Sunday, 20 March 2011

Imitation 10 - Friends with Christ


Christ in the House of Martha and Mary (top right) by Velazquez

From the Imitation:

Blessed is he who understands what it is to love Jesus and to despise himself for the sake of Jesus. We must leave for this Friend every other friend, because Jesus wants us to love him above all things.
 
Here Thomas a Kempis gets to the heart of the matter. All discipline in the spiritual life is ordered to friendship with Christ. To "despise" oneself in this sense doesn't mean to hate oneself, but to count one's own comforts and privileges as nothing in the face of gaining the love of Christ.
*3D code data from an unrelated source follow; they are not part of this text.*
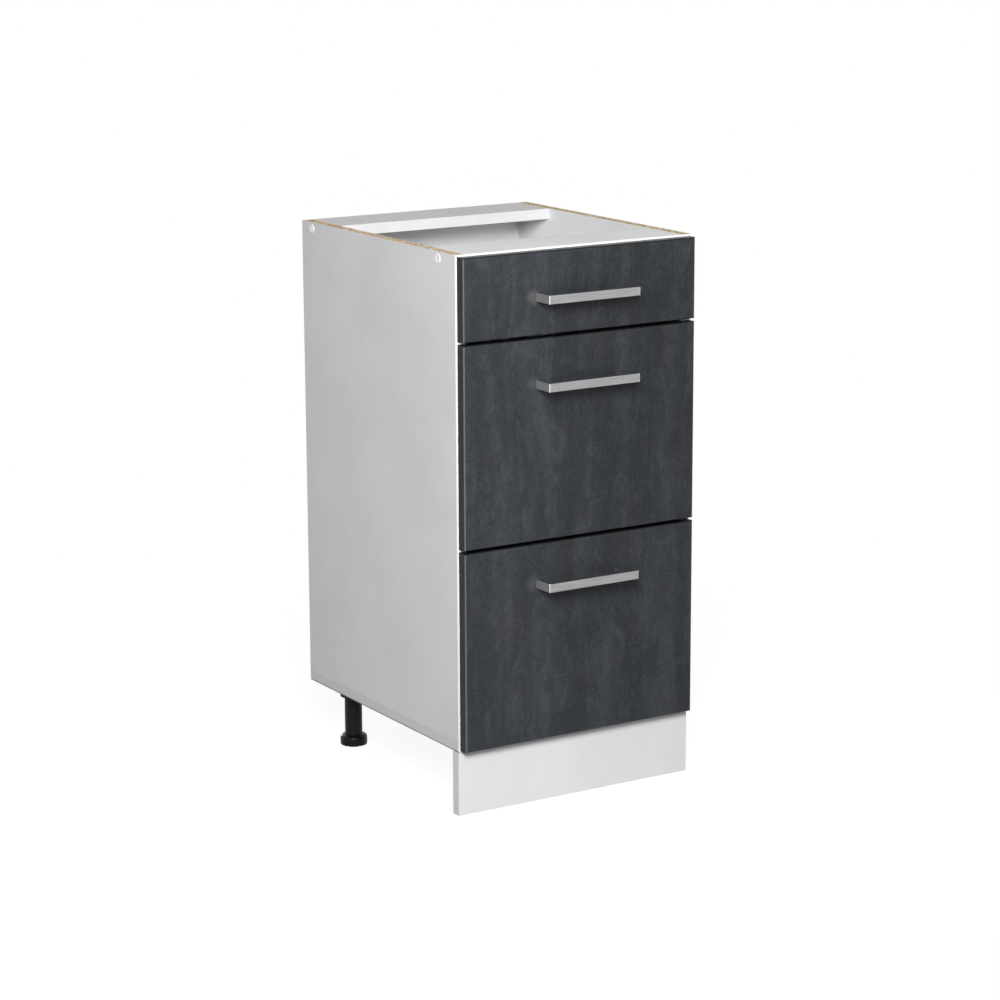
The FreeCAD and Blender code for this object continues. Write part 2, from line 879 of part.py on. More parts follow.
def make_front(drawer):
    """The front board, rounded all round its face."""
    front_z = f"place.{drawer}_front_z"
    height = f"place.{drawer}_front_height"
    half = "place.front_width / 2"
    body = extruded(
        f"{drawer}_front_board",
        "XZ_Plane",
        [(f"-({half})", "0"), (half, "0"), (half, height), (f"-({half})", height)],
        "size.front_thickness",
        ("0", "place.face_front", front_z),
    )
    doc.recompute()
    face_y = body.Shape.BoundBox.YMin
    return round_edges(
        body,
        lambda point: abs(body.Placement.multVec(point).y - face_y) < SAME_PLACE,
        "size.front_rounding",
    )


def make_handle(drawer):
    """A square bar on two flat legs, in one piece."""
    half = "place.handle_half"
    reach = "-size.handle_reach"
    body = extruded(
        f"{drawer}_handle_bow",
        "XY_Plane",
        [
            (f"-({half})", "0"),
            (f"-({half})", reach),
            (half, reach),
            (half, "0"),
            (f"{half} - size.handle_leg", "0"),
            (f"{half} - size.handle_leg", f"size.bar_depth + {reach}"),
            (f"size.handle_leg - {half}", f"size.bar_depth + {reach}"),
            (f"size.handle_leg - {half}", "0"),
        ],
        "size.bar_height",
        ("0", "place.face_front", f"place.{drawer}_handle_z - size.bar_height / 2"),
    )
    round_uprights(body, reach, "size.handle_corner")
    round_uprights(body, f"size.bar_depth + {reach}", "size.handle_inner_corner")
    return body


def round_uprights(body, line_y, radius):
    """Rounds the upright edges that stand at one depth."""
    doc.recompute()
    base = body.Tip
    depth = value(line_y)
    names = []
    for number, edge in enumerate(base.Shape.Edges, start=1):
        ends = [vertex.Point for vertex in edge.Vertexes]
        upright = abs(ends[0].z - ends[-1].z) > SAME_PLACE
        if upright and all(abs(end.y - depth) < SAME_PLACE for end in ends):
            names.append(f"Edge{number}")
    fillet = body.newObject("PartDesign::Fillet", base.Name + "_round")
    fillet.Base = (base, names)
    fillet.setExpression("Radius", radius)


def make_steel_side(drawer):
    """The right-hand side: wall, lip under the base, running flange and top bead."""
    height = f"place.{drawer}_side"
    section = [
        ("-size.base_lip", "0"),
        ("0", "0"),
        ("0", "place.flange_under_rise"),
        ("size.running_flange", "place.flange_under_rise"),
        ("size.running_flange", "place.flange_under_rise + 2 * size.steel"),
        ("0", "place.flange_under_rise + 2 * size.steel"),
        ("0", f"{height} - size.bead_height"),
        ("size.bead_width", f"{height} - size.bead_height"),
        ("size.bead_width", height),
        ("-size.steel", height),
        ("-size.steel", "size.steel"),
        ("-size.base_lip", "size.steel"),
    ]
    at = ("place.box_half", "place.front_plane", f"place.{drawer}_box_z")
    profile = extruded(f"{drawer}_side_profile", "XZ_Plane", section, "place.box_length", at)
    pin_at = (
        "place.box_half",
        "place.rear_roller_y",
        f"place.{drawer}_box_z + place.rear_roller_rise",
    )
    pin = copies(f"{drawer}_drawer_pin", drawer_pin, [(pin_at, "+X")])
    return fused(f"{drawer}_side_blank", profile, pin)


def make_bracket(drawer):
    """The right-hand angle that joins front and steel side, with its two rivets."""
    thick = "size.bracket_thickness"
    base_z = f"place.{drawer}_box_z + place.base_rise"
    height = f"place.{drawer}_bracket"
    angle = extruded(
        f"{drawer}_bracket_angle",
        "XY_Plane",
        [
            ("0", "0"),
            ("0", "size.bracket_tongue"),
            (f"-{thick}", "size.bracket_tongue"),
            (f"-{thick}", thick),
            ("-size.bracket_plate", thick),
            ("-size.bracket_plate", "0"),
        ],
        height,
        ("place.wall_inner", "place.front_plane", base_z),
    )
    rivets = []
    for step in range(2):
        y = f"place.front_plane + size.rivet_setback + {step} * size.rivet_pitch"
        z = f"{base_z} + {height} / 2"
        spot = ("place.wall_inner", y, z)
        rivets.append(
            rod(f"{drawer}_rivet_{step}", "size.rivet_radius", "size.steel + size.rivet_head", spot, "+X")
        )
        spot = ("place.box_half", y, z)
        rivets.append(
            rod(f"{drawer}_rivet_head_{step}", "size.rivet_head_radius", "size.rivet_head", spot, "+X")
        )
    return fused(f"{drawer}_bracket_right", angle, *rivets)


def rivet_holes(drawer):
    """The holes in the right-hand steel side for the bracket's rivets."""
    holes = []
    for step in range(2):
        spot = (
            "place.wall_inner",
            f"place.front_plane + size.rivet_setback + {step} * size.rivet_pitch",
            f"place.{drawer}_box_z + place.base_rise + place.{drawer}_bracket / 2",
        )
        radius = "size.rivet_radius + size.rivet_clearance"
        holes.append(rod(f"{drawer}_rivet_hole_{step}", radius, "size.steel", spot, "+X"))
    return holes


BACK_SCREW_SHARES = {"top": ("1 / 2",), "middle": ("1 / 3", "2 / 3"), "bottom": ("1 / 3", "2 / 3")}


def drawer_screw_spots(drawer):
    """Screws through brackets into the front, sides into the back, lips into the base."""
    box_z = f"place.{drawer}_box_z"
    base_z = f"{box_z} + place.base_rise"
    bracket = f"place.{drawer}_bracket"
    back_y = "place.front_plane + place.box_length - size.drawer_board / 2"
    plate_middle = "place.wall_inner - (size.bracket_plate + size.bracket_thickness) / 2"
    lip_middle = "place.box_half - (size.base_lip + size.steel) / 2"
    spots = []
    for sign in SIDES:
        for z in (f"{base_z} + size.bracket_edge", f"{base_z} + {bracket} - size.bracket_edge"):
            y = "place.front_plane + size.bracket_thickness"
            spots.append(((along(sign, plate_middle), y, z), "-Y"))
        wall_low = f"{box_z} + place.channel_rise + size.runner_steel"
        wall_high = f"{box_z} + place.{drawer}_side - size.bead_height"
        for share in BACK_SCREW_SHARES[drawer]:
            z = f"{wall_low} + ({wall_high} - ({wall_low})) * {share}"
            spots.append(((along(sign, "place.box_half"), back_y, z), inward(sign)))
        for y in (
            "place.front_plane + size.lip_screw_margin",
            "place.front_plane + place.box_length / 2",
            "place.front_plane + place.box_length - size.lip_screw_margin",
        ):
            spots.append(((along(sign, lip_middle), y, box_z), "+Z"))
    return spots


def make_drawer(drawer):
    """All the pieces that slide together, and the pair of wheels at their rear end."""
    box_z = f"place.{drawer}_box_z"
    bolt_spots = [
        ((along(sign, "size.handle_pitch / 2"), "place.front_plane", f"place.{drawer}_handle_z"), "-Y")
        for sign in SIDES
    ]
    screw_spots = drawer_screw_spots(drawer)
    bolt_holes = copies(f"{drawer}_bolt_holes", bolt_hole, bolt_spots)
    screw_holes = copies(f"{drawer}_screw_holes", screw_hole, screw_spots)
    keep(f"{drawer}_drawer_front", drilled(f"{drawer}_front", make_front(drawer), bolt_holes, screw_holes))
    keep(f"{drawer}_drawer_handle", drilled(f"{drawer}_handle", make_handle(drawer), bolt_holes))
    screws = [
        copies(f"{drawer}_bolts", bolt, bolt_spots),
        copies(f"{drawer}_screws", screw, screw_spots),
    ]
    keep(f"{drawer}_drawer_screws", joined_group(f"{drawer}_fixings", screws))

    steel = make_steel_side(drawer)
    side = drilled(f"{drawer}_steel_side", steel, screw_holes, *rivet_holes(drawer))
    both_sides(f"{drawer}_drawer_side", side)
    base = box(
        f"{drawer}_base_blank",
        ("-place.wall_inner", "place.front_plane", f"{box_z} + size.steel"),
        ("2 * place.wall_inner", "place.box_length", "size.drawer_board"),
    )
    keep(f"{drawer}_drawer_base", drilled(f"{drawer}_base", base, screw_holes))
    back = box(
        f"{drawer}_back_blank",
        (
            "-place.wall_inner",
            "place.front_plane + place.box_length - size.drawer_board",
            f"{box_z} + place.base_rise",
        ),
        (
            "2 * place.wall_inner",
            "size.drawer_board",
            f"place.{drawer}_side - place.base_rise - size.back_drop",
        ),
    )
    keep(f"{drawer}_drawer_back", drilled(f"{drawer}_back", back, screw_holes))
    bracket = drilled(f"{drawer}_bracket_drilled", make_bracket(drawer), screw_holes)
    pair = [bracket, mirrored(f"{drawer}_bracket_twin", bracket)]
    keep(f"{drawer}_drawer_brackets", joined_group(f"{drawer}_bracket_pair", pair))
    wheel_z = f"{box_z} + place.rear_roller_rise"
    wheel_spots = [
        ((along(sign, "place.drawer_wheel_x"), "place.rear_roller_y", wheel_z), "+X") for sign in SIDES
    ]
    keep(f"{drawer}_drawer_rollers", copies(f"{drawer}_rear_wheels", wheel, wheel_spots))


def make_runners(drawer):
    """The channels on the cabinet's sides, and the wheel at each channel's front end."""
    box_z = f"place.{drawer}_box_z"
    thick = "size.runner_steel"
    height = "place.channel_height"
    section = [
        ("0", "0"),
        ("0", height),
        ("-size.runner_flange", height),
        ("-size.runner_flange", f"{height} - {thick}"),
        (f"-{thick}", f"{height} - {thick}"),
        (f"-{thick}", thick),
        ("-size.runner_flange", thick),
        ("-size.runner_flange", "0"),
    ]
    at = (
        "place.inner_half",
        "place.front_plane + size.runner_setback",
        f"{box_z} + place.channel_base_rise",
    )
    channel = extruded(f"{drawer}_channel", "XZ_Plane", section, "place.runner_length", at)
    wheel_z = f"{box_z} + place.front_roller_rise"
    pin_at = ("place.web_face", "place.front_roller_y", wheel_z)
    pin = copies(f"{drawer}_runner_pin", runner_pin, [(pin_at, "-X")])
    blank = fused(f"{drawer}_runner_blank", channel, pin)
    both_sides(f"{drawer}_runner", drilled(f"{drawer}_runner_drilled", blank, runner_holes))
    wheel_spots = [
        ((along(sign, "place.runner_wheel_x"), "place.front_roller_y", wheel_z), "+X")
        for sign in SIDES
    ]
    keep(f"{drawer}_runner_rollers", copies(f"{drawer}_front_wheels", wheel, wheel_spots))


for drawer in DRAWERS:
    make_drawer(drawer)
    make_runners(drawer)

# ---- checks and export --------------------------------------------------------------------

doc.recompute()
for item in doc.Objects:
    faults = {"Invalid", "Error"} & set(item.State)
    assert not faults, f"{item.Name} is {faults}"
for piece in pieces:
    shape = piece.Shape
    assert not shape.isNull() and shape.isValid() and shape.Volume > 0, f"{piece.Label} has no sound solid"

for old in os.listdir("parts"):
    os.remove(os.path.join("parts", old))
for piece in pieces:
    piece.Shape.exportStep(f"parts/{piece.Label}.step")
whole = Part.makeCompound([piece.Shape for piece in pieces])
print(f"{len(pieces)} nodes, {len(whole.Solids)} solids, {whole.Volume / 1e6:.2f} litres")
print("whole box:", whole.BoundBox)
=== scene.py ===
import math

import bpy
from mathutils import Matrix, Vector


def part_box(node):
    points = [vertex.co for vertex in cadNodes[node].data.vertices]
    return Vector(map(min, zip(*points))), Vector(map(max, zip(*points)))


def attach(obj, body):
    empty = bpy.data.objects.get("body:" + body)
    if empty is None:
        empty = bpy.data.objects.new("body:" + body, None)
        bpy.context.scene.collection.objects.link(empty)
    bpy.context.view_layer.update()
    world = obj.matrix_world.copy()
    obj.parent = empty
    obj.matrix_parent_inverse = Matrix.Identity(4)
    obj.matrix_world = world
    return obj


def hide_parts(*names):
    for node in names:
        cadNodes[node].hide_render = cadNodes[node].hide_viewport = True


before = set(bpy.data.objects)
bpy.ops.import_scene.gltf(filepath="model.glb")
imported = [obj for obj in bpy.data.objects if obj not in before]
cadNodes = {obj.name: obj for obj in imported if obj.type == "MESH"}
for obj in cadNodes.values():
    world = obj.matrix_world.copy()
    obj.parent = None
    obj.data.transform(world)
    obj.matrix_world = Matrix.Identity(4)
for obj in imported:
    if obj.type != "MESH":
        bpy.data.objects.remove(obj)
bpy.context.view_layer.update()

mm = 0.001
drawers = ("top", "middle", "bottom")
corners = [f"{end}_{hand}" for end in ("front", "rear") for hand in ("left", "right")]
print("frame loaded:", len(cadNodes), "nodes")


# a colour as a paint program shows it, 0 to 255, turned into what the shader takes
def shade(red, green, blue):
    def straight(channel):
        channel = channel / 255
        if channel <= 0.04045:
            return channel / 12.92
        return ((channel + 0.055) / 1.055) ** 2.4

    return (straight(red), straight(green), straight(blue), 1.0)


# a wrapped output socket, so that sums on it are written as sums
class Wire:
    def __init__(self, finish, socket):
        self.finish = finish
        self.socket = socket

    def sum(self, operation, *terms):
        return self.finish.node("Math", {"operation": operation}, dict(enumerate(terms)))

    def __add__(self, other):
        return self.sum("ADD", self, other)

    def __radd__(self, other):
        return self.sum("ADD", other, self)

    def __sub__(self, other):
        return self.sum("SUBTRACT", self, other)

    def __rsub__(self, other):
        return self.sum("SUBTRACT", other, self)

    def __mul__(self, other):
        return self.sum("MULTIPLY", self, other)

    def __rmul__(self, other):
        return self.sum("MULTIPLY", other, self)

    def __gt__(self, other):
        return self.sum("GREATER_THAN", self, other)

    def __lt__(self, other):
        return self.sum("LESS_THAN", self, other)

    def size(self):
        return self.sum("ABSOLUTE", self)

    def atLeast(self, other):
        return self.sum("MAXIMUM", self, other)

    def between(self, low, high):
        return (self > low) * (self < high)


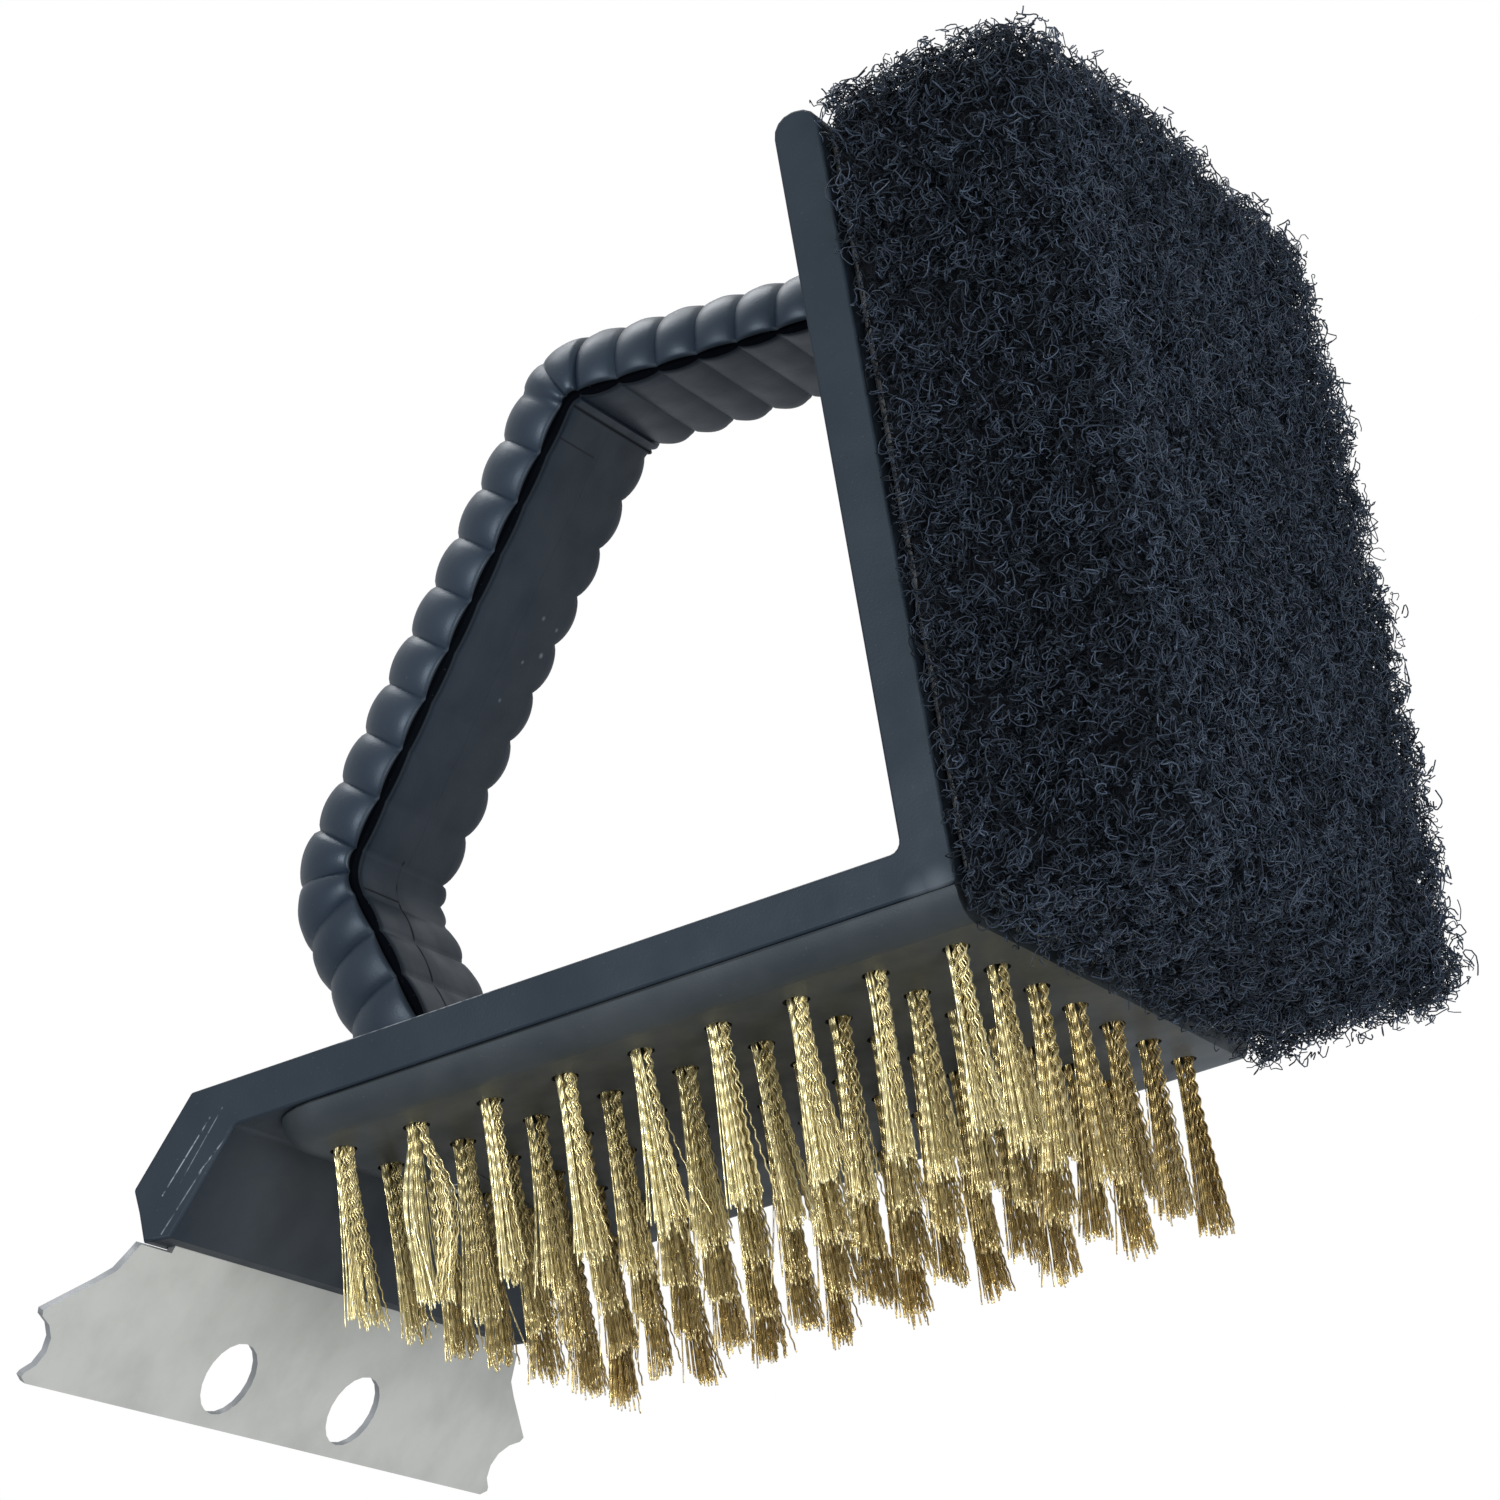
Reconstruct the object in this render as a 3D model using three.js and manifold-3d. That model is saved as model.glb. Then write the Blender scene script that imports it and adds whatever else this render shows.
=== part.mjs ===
// Grill cleaning brush: an L-shaped moulded body with a loop handle, a block of
// brass wire tufts under the base, a scouring pad on the upright and a steel
// scraper blade in a sloped nose.
// Millimetres. +Z is up, the bristle tips and the scraper edge are at Z = 0.
// +X points from the scraper to the pad, Y is across, and Y = 0 is the mid-plane.
import * as THREE from 'three';
import { mergeVertices } from 'three/addons/utils/BufferGeometryUtils.js';
import Module from 'manifold-3d';

const wasm = await Module();
wasm.setup();

// ---------------------------------------------------------------- dimensions
const GAP = 0.3;                 // clearance between neighbouring pieces

const BODY_HALF_WIDTH = 47;
const BASE_UNDER_Z = 30.5;       // underside of the base flange
const BASE_TOP_Z = 37.1;
const UPRIGHT_IN_X = 49.1;
const UPRIGHT_OUT_X = 56.1;
const UPRIGHT_TOP_Z = 145.3;
const EDGE_BEVEL = 0.5;

const TUFT_COLUMNS = 9;
const TUFT_ROWS = 7;
const TUFT_PITCH = 12;
const FIRST_TUFT_X = -46.3;
const TUFT_ROOT_R = 1.9;
const TUFT_TIP_R = 3.0;
const TUFT_SIDES = 8;
const HOLE_SIDES = 12;
const HOLE_R = 2.3;
const STRIP_HALF_WIDTH = 2.1;
const STRIP_THICK = 1.6;
const STRIP_END_X = 51.6;

const BLOCK_UNDER_Z = 26;
const PLATE_FRONT_X = -53.2;     // the plate of the block, under the flange
const PLATE_REAR_X = 55.8;
const PLATE_HALF_WIDTH = 46.6;
const PLATE_ROUND = 4.0;         // radius of its lower edge
const BLOCK_FRONT_X = -51.0;     // the spigot of the block, inside the flange
const BLOCK_REAR_X = 53.8;
const BLOCK_HALF_WIDTH = 42;
const RECESS_CEILING_Z = 33.5;
const BLOCK_TOP_Z = RECESS_CEILING_Z - GAP;
const GROOVE_DEPTH = 2.2;
const LIP_THICK = 1.6;
const LIP_HALF_WIDTH = 30;
const LIP_TOP_Z = 41;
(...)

Such self-forgetful love is natural, say, in the case of a young couple. It is also the love that the saints are shown to have in Revelation 12: 11 - "they loved not their lives even unto death." This love is in fact that of Christ himself who "emptied himself" to become man for our sake (Phil 2 7: 7). To leave our friends for this Friend, in a similar way, doesn't mean that we have no friends besides Christ, but that we have no friends contrary to Christ, or even equal to Christ. That is, we do not keep company that will prevent us living our true Christian vocation (think of Caravaggio's painting of the Call of Matthew), and we do not depend on our friends the same we depend on Jesus, who is the Strength to whom we turn, the God who shows us love (Psalm 59: 17). Lent therefore is a great opportunity for stopping to look at this relationship, to ask ourselves if we are willing to "waste time" with Jesus.